Starting, nurturing, and running your own business requires huge commitments. Many small-business entrepreneurs require several years to create scalable, profitable, businesses with loyal client bases. And as they do, their journeys are filled with risks, ups and downs, causing significant stress and anxiety.
For those who survive the start-up phases, they begin to reap the rewards of their efforts. They begin to achieve their goals and accomplish their dreams.
Will you know when you’ve achieved your business goals and dreams? Have you set out how you’ll turn your business idea and ambitions into an established enterprise? Do you know how to scale-up operations and develop a solid client base.
If you have done all of these, you already know you’ve got the basics right. You’ve transformed your business idea into a commercial business venture. Your clients value your service or product and pay you for your idea!
Is your business in good financial shape and generating healthy margins?
Operating with a firm grip on your financials is critical. Reliable and regular income, healthy margins, positive cashflow and liquidity are essential for successful businesses.

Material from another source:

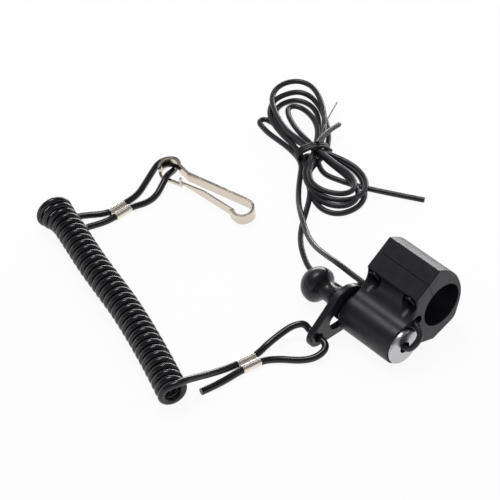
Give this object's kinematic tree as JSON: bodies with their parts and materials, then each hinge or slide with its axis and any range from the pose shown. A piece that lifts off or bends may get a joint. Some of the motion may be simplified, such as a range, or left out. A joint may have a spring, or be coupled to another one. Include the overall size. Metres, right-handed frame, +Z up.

During a business’ start-up phase, income doesn’t often keep pace with outgoings and money is often tight.
Regrettably, many entrepreneurs frequently use their cash to pay their business’ bills to keep them afloat. Fortunately, for the successful ones, income has become more stable and is sufficient to cover overheads.
If your business meets your sales margins, is profitable and has stable cash flows, you have a winner. You’re in good shape and you’re starting to generate a reliable source of personal income.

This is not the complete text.